Jakarta (ANTARA) - Kementerian Agraria dan Tata Ruang/Badan Pertanahan Nasional (ATR/BPN) berupaya untuk mempercepat pengintegrasian penataan ruang agar tidak terjadi tumpang tindih data tata ruang lintas sektor melalui pengembangan One Spatial Planning Policy.
Menteri ATR/Kepala BPN Nusron Wahid di Jakarta, Jumat, menyatakan bahwa selama ini pengelolaan tata ruang masih terpisah-pisah meliputi berbagai pihak.
Ia menuturkan bahwa tata ruang terkait pertahanan dan keamanan nasional dikelola oleh Kementerian Pertahanan, tata ruang non-kehutanan oleh Kementerian ATR/BPN, tata ruang kehutanan oleh Kementerian Kehutanan, serta tata ruang kegiatan pertambangan oleh Kementerian ESDM.
Untuk menghindari potensi permasalahan yang muncul akibat pengelolaan ruang lintas sektor tersebut, ia mengatakan bahwa pembentukan satu peta makro bersama penting untuk diwujudkan.
“Akibatnya kadang-kadang tumpang tindih karena zona makronya kita tidak ketahuan, karena masing-masing (kementerian) berbicara pada zona mikronya masing-masing.

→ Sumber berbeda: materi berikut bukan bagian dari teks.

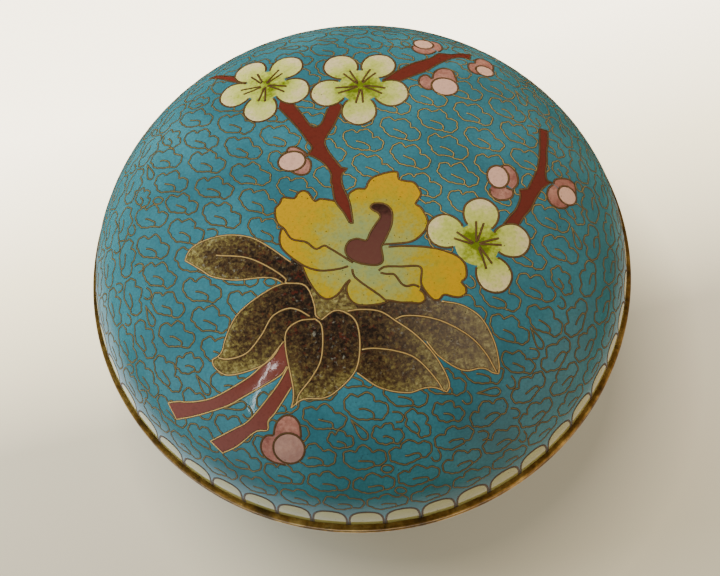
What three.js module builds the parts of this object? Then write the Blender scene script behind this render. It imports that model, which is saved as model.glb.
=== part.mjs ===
// Round covered box in cloisonne enamel: a footed bowl and a domed lid that lifts off,
// both of thin enamelled copper with upright sides, with gilt brass rims and foot ring.
// Millimetres, +Z up. The origin is the centre of the foot ring's underside.
import * as THREE from 'three';

// ---- driving dimensions -------------------------------------------------------
const SEGMENTS = 64;           // facets round every turned piece
const RIM_R = 60;              // outer radius of both gilt rims: the box is 120 across
const RIM_H = 1.4;             // height of each rim bead
const BODY_R = 58.8;           // outer radius of the enamelled bodies at their edges
const WALL = 1.6;              // copper sheet with enamel on both faces
const GAP = 0.3;               // air left between neighbouring pieces

const FOOT_R_OUT = 36.5;       // foot ring, outside, on the table
const FOOT_R_IN = 32;          // foot ring, inside, on the table
const FOOT_TAPER = 1;          // how far both faces of the foot lean in towards its top

const BOWL_BASE_Z = 2.5;       // lowest point of the bowl, in the middle, inside the foot
const BOWL_H = 27;             // height of the enamelled bowl

const COLLAR_R = 55.8;         // upright collar on the bowl's rim that guides the lid
const COLLAR_WALL = 1.2;
const COLLAR_H = 3.2;          // how far the collar stands above the bowl's rim bead

const LID_RIM_R_IN = 56.4;     // the lid's rim clears the collar
const LID_H = 27.7;            // rise of the dome above its rim

const ROUND = [2.9, 0.5];      // exponents of both bodies' outline: a flat middle, full shoulders

// ---- heights worked out from them ---------------------------------------------
const BOWL_TOP_Z = BOWL_BASE_Z + BOWL_H;
const BOWL_RIM_Z = BOWL_TOP_Z + GAP;
const LID_RIM_Z = BOWL_RIM_Z + RIM_H + GAP;
const LID_BASE_Z = LID_RIM_Z + RIM_H + GAP;

// ---- materials ----------------------------------------------------------------
const enamel = (color) => new THREE.MeshStandardMaterial({ color, roughness: 0.22, metalness: 0 });
const gilt = () => new THREE.MeshStandardMaterial({ color: '#94713a', roughness: 0.38, metalness: 1 });

// ---- outlines -----------------------------------------------------------------
// Height above the edge of a rounded cap of radius R and rise H at radius r.
const capHeight = (r, R, H, [p, q]) => H * (1 - (r / R) ** p) ** q;

// The same cap as points from the crown (on the axis) to the edge, closer together
// where the outline bends most.
function capPoints(R, H, [p, q], steps) {
  const points = [];
  for (let i = 0; i <= steps; i++) {
    const a = (i / steps) * (Math.PI / 2);
    points.push([R * Math.sin(a) ** (2 / p), H * Math.cos(a) ** (2 * q)]);
  }
  points[0][0] = 0;
  points[steps] = [R, 0];
  return points;
}

// Turns an outline of [radius, height] points round the Z axis into one closed solid.
// The outline runs counter-clockwise seen with the radius to the right, height up.
function turned(name, material, outline) {
  const points = outline.map(([r, z]) => new THREE.Vector2(r, z));
  const solid = new THREE.LatheGeometry(points, SEGMENTS).rotateX(Math.PI / 2);
  const mesh = new THREE.Mesh(solid, material);
  mesh.name = name;
  return mesh;
}

// ---- pieces -------------------------------------------------------------------
// Hollow dome, open below, from its gilt rim up to the crown.
function lidBody() {
  const outer = capPoints(BODY_R, LID_H, ROUND, 12);
  const inner = capPoints(BODY_R - WALL, LID_H - WALL, ROUND, 9);
  const outline = [...inner, ...outer.reverse()].map(([r, z]) => [r, LID_BASE_Z + z]);
  return turned('lid_body', enamel('#3f95a5'), outline);
}

// Gilt ring along the lid's lower edge, its outer face rounded.
function lidRim() {
  return turned('lid_rim', gilt(), bead(LID_RIM_R_IN, LID_RIM_Z));
}

// Outline of a rim bead from its inner radius out to RIM_R, closed on itself.
function bead(rIn, z) {
  const soft = 0.45;           // corner softening of the outer face
  return [
    [rIn, z], [RIM_R - soft, z], [RIM_R, z + soft],
    [RIM_R, z + RIM_H - soft], [RIM_R - soft, z + RIM_H], [rIn, z + RIM_H], [rIn, z],
  ];
}

// Hollow footed bowl, open above.
function bowlBody() {
  const outer = capPoints(BODY_R, BOWL_H, ROUND, 12);
  const inner = capPoints(BODY_R - WALL, BOWL_H - WALL, ROUND, 10);
  const outline = [...outer, ...inner.reverse()].map(([r, z]) => [r, BOWL_TOP_Z - z]);
  return turned('bowl_body', enamel('#3a8c9c'), outline);
}

// Gilt ring along the bowl's upper edge: a bead like the lid's, and inside it the
// upright collar that the lid drops over.
function bowlRim() {
  const soft = 0.45;
  const z = BOWL_RIM_Z;
  const collarIn = COLLAR_R - COLLAR_WALL;
  const collarTop = z + RIM_H + COLLAR_H;
  return turned('bowl_rim', gilt(), [
    [collarIn, z], [RIM_R - soft, z], [RIM_R, z + soft],
    [RIM_R, z + RIM_H - soft], [RIM_R - soft, z + RIM_H], [COLLAR_R, z + RIM_H],
    [COLLAR_R, collarTop - 0.3], [COLLAR_R - 0.3, collarTop], [collarIn, collarTop],
    [collarIn, z],
  ]);
}

// Low gilt ring that the bowl stands on. Its top follows the bowl's underside.
function footRing() {
  const rOut = FOOT_R_OUT - FOOT_TAPER;
  const rIn = FOOT_R_IN - FOOT_TAPER;
  const under = (r) => BOWL_TOP_Z - capHeight(r, BODY_R, BOWL_H, ROUND) - 2 * GAP;
  return turned('foot_ring', gilt(), [
    [FOOT_R_IN, 0], [FOOT_R_OUT - 0.4, 0], [FOOT_R_OUT, 0.4],
    [rOut, under(rOut) - 0.6], [rOut, under(rOut)], [rIn, under(rIn)], [FOOT_R_IN, 0],
  ]);
}

const box = new THREE.Group();
box.add(footRing(), bowlBody(), bowlRim(), lidRim(), lidBody());
export default box;
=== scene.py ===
"""Looks of a round cloisonne enamel box: a domed lid with a spray of flowers on a
ground of cloud scrolls, lifting off a footed bowl. All drawing is in millimetres on
a flat plan of each shell, whose polar radius is the distance along the shell from its
crown, and is laid on the shell as fine triangles in metres."""
import math
import random

import bpy
import numpy as np
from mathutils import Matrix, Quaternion, Vector
from mathutils.geometry import delaunay_2d_cdt


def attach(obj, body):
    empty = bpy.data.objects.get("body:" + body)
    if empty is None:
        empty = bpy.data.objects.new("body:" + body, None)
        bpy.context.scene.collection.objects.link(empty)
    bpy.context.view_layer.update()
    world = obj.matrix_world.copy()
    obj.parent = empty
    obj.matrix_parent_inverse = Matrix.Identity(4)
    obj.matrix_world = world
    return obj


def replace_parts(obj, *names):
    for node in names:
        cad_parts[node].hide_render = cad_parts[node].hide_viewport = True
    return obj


MM = 0.001
BODY = "root"

# ---- the solids, in mm ----
EDGE_R = 58.8  # outer radius of both enamelled shells at their edges
WALL = 1.6
ROUND = (2.9, 0.5)  # exponents of both shells' outline: a flat middle, full shoulders
LID_BASE_Z, LID_RISE = 32.85, 27.95
BOWL_TOP_Z, BOWL_DEPTH = 29.85, 27.3
RIM_R, RIM_H = 59.95, 1.4
BEAD_ROUND = 0.62  # how far in a rim's rounded outer face begins
RIM_R_IN = 56.4  # inner radius of the lid's rim, clear of the bowl's collar
LID_RIM_Z, BOWL_RIM_Z = 31.5, 29.8
COLLAR_R, COLLAR_R_IN, COLLAR_TOP_Z = 55.8, 54.6, 34.4
FOOT_R_OUT, FOOT_R_IN, FOOT_LEAN, FOOT_TOP_Z = 36.5, 32.0, 1.0, 5.75

# ---- drawing ----
CURVE_STEP = 0.55  # spacing of the points along a drawn curve
SCROLL_STEP = 0.36  # the same along a cloud or a filler
TOUCH = 0.08  # outline points nearer to each other than this are one
GRID_STEP = 1.25  # spacing of the enamel's inner points along a row
ROW_STEP = GRID_STEP * 0.87
EDGE_CLEAR = 0.6  # the inner points keep this far from a shell's edge
RIM_POINTS = 288  # points along that edge
SHARP_FROM = 40  # a turned piece's edges bent by more degrees than this are sharp
WIRE_H, WIRE_SINK = 0.05, 0.05
SEAM_LIFT = 0.014  # the dark line beside a wire lies this much above the enamel
LAPPETS = 49
LAPPET_H = 6.4
ALL_ROUND = np.arange(0, 6.2, 0.5)  # directions, in radians
BORDER_GAP = 0.3  # clouds keep this far from the lappets
SHIFT = 0.15  # steps, in mm, by which a cloud is moved to find room
FILLER_STEP = 0.8  # spacing of the spots where a small filler is tried
PAINTED_HIGHLIGHT_PLACE = (0.018, 0.01, 0.058)  # in metres, the middle of the painted highlight that makes the wires brightest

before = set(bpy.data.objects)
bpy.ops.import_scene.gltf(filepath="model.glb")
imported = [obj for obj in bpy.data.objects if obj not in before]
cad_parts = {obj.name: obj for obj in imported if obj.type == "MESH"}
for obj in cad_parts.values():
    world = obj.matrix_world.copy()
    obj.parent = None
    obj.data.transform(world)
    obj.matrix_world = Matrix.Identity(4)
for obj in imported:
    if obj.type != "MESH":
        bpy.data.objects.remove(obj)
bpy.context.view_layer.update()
random.seed(7)


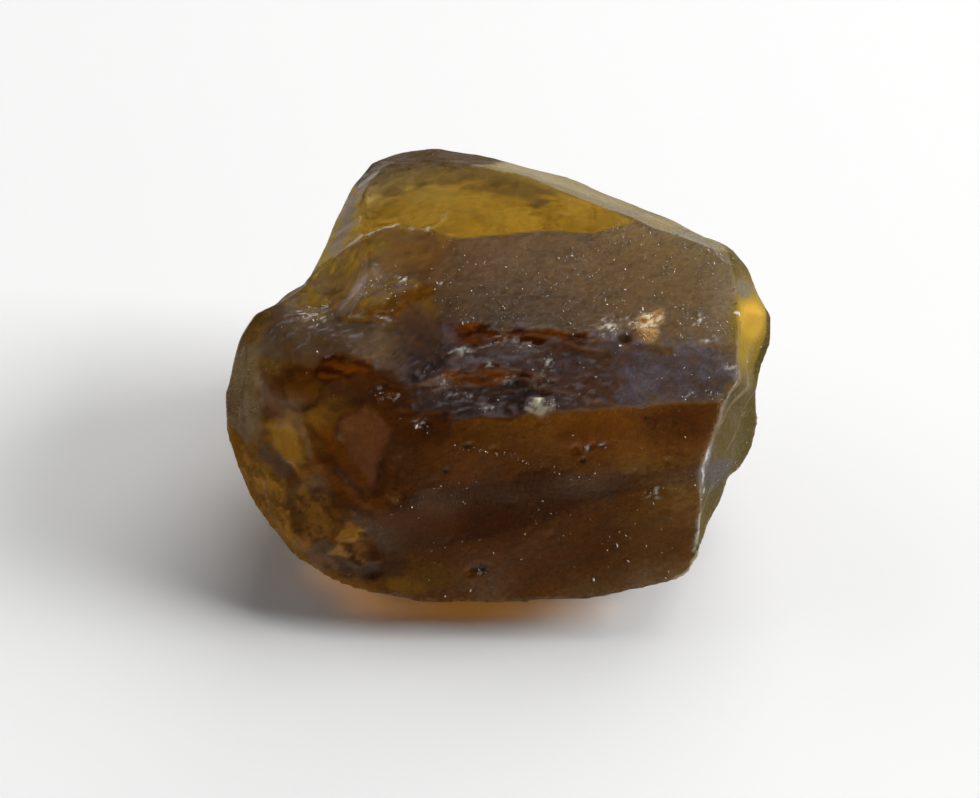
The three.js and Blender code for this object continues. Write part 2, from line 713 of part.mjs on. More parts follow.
// The whole stone.
function stone() {
  const surface = new THREE.Mesh(skin());
  let made = solid(surface.geometry);
  chips.forEach(([name, radius, depth], i) => {
    const at = corner(name).addScaledVector(outAt(name), radius - depth);
    made = made.subtract(lump(radius, at, i, ROUND));
  });
  pits.forEach(([face, x, y, z, radius], i) => {
    const at = pointOn(surface, face, x, y, z);
    at.addScaledVector(faces[face].normal, PIT_CENTRE * radius);
    made = made.subtract(lump(radius, at, i, COARSE));
  });
  for (const nest of nests) {
    const at = pointOn(surface, nest.face, ...nest.at);
    const above = at.clone().addScaledVector(faces[nest.face].normal, NEST_CENTRE * nest.pit);
    made = made.subtract(lump(nest.pit, above, nest.seed, COARSE));
    for (const crumb of crumbs(nest, at)) made = made.add(crumb);
  }
  return made;
}

const material = new THREE.MeshStandardMaterial({
  color: 0x6b4519,
  roughness: 0.35,
  metalness: 0,
});

const garnet = new THREE.Mesh(geometryOf(stone()), material);
garnet.name = "garnet";

const group = new THREE.Group();
group.add(garnet);

export default group;
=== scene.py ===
# %% [markdown]
# # A rough garnet
#
# A loose piece of garnet, ten millimetres long, lies on a pale table. It is a see-through crystal
# that broke on all sides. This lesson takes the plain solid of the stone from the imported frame,
# gives it a finely worked skin, and then spends most of its care on the material: clear crystal
# that soaks up blue light, frosted breaks, and specks where the stone was bruised.

# %% Load the frame
import math

import bmesh
import bpy
import numpy as np
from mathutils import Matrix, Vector, noise


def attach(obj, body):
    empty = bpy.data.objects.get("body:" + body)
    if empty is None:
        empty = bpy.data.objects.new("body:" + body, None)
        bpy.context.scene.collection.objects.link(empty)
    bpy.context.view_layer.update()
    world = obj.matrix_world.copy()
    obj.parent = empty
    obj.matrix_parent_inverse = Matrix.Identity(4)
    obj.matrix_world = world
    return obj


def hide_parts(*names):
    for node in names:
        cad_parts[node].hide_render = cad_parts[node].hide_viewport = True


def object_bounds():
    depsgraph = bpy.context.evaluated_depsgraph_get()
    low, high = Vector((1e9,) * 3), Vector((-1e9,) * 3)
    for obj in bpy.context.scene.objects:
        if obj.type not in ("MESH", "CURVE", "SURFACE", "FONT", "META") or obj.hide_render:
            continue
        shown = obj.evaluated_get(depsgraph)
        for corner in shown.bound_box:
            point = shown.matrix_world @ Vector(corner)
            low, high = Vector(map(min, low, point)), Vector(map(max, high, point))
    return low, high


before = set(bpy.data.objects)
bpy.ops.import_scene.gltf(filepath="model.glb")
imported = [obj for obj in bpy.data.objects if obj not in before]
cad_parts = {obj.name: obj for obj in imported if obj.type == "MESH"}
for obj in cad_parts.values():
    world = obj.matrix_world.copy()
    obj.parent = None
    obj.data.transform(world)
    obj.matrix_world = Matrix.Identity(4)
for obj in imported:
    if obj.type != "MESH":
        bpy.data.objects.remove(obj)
cad_box = [list(corner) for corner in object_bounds()]
MM = 0.001
print("the stone measures", [round((b - a) / MM, 2) for a, b in zip(*cad_box)], "mm")

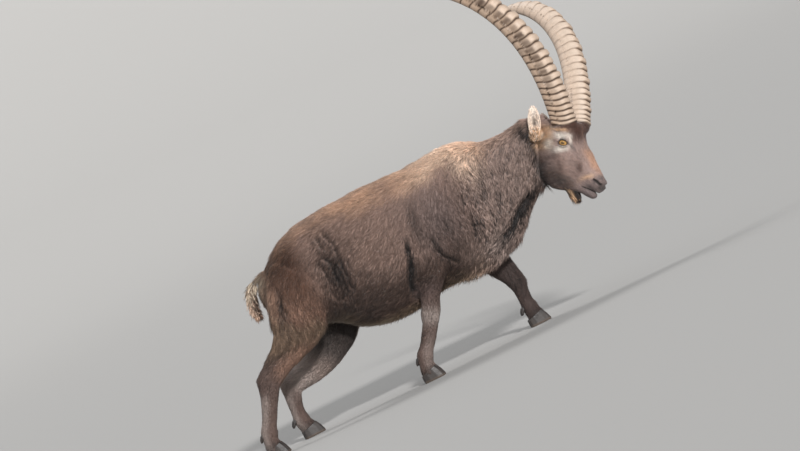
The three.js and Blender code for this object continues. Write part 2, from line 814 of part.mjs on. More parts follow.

Nah, gagasan One Spatial Planning Policy ini adalah untuk menyatukan satu tata uang, supaya dalam rangka penataan makronya akan ketahuan,” ucap Nusron Wahid.
Baca juga: Kapolri siap bersinergi dengan Kementerian ATR/BPN soal pertanahan
Direktur Jenderal Tata Ruang Kementerian ATR/BPN Dwi Hariyawan menyampaikan bahwa One Spatial Planning Policy tersebut bertujuan untuk mewujudkan pembangunan yang adil, inklusif, dan berkelanjutan.
Ia mengatakan bahwa perencanaan tata ruang harus dapat mewujudkan ruang yang aman, nyaman, dan produktif melalui kebijakan yang mampu memastikan pemanfaatan sumber daya secara berkeadilan dan berkelanjutan serta menyatukan kepentingan berbagai sektor dalam pembangunan suatu wilayah.
“Kementerian ATR BPN memandang perlu melakukan transformasi dalam rencana tata ruang dengan mengusung konsep One Spatial Planning Policy,” imbuhnya.
Dwi Hariyawan menyampaikan bahwa kebijakan One Spatial Planning Policy tersebut merupakan pendekatan kebijakan tata ruang terpadu yang mencakup ruang darat, laut, udara, dan dalam bumi.
Ia mengatakan bahwa kebijakan tersebut secara nasional diwujudkan dalam suatu produk tata ruang bertajuk Rencana Tata Ruang Wilayah Nasional (RTRWN) sebagai kerangka kerja spasial nasional untuk mendorong tercapainya sinkronisasi program-program prioritas nasional, pembangunan infrastruktur, serta kesesuaian dengan kondisi daya dukung lingkungan hidup.
“RTRWN menjadi acuan kebijakan spasial nasional bagi rencana pembangunan dan rencana sektor untuk mewujudkan visi Indonesia Emas tahun 2045 dan Astacita,” imbuhnya.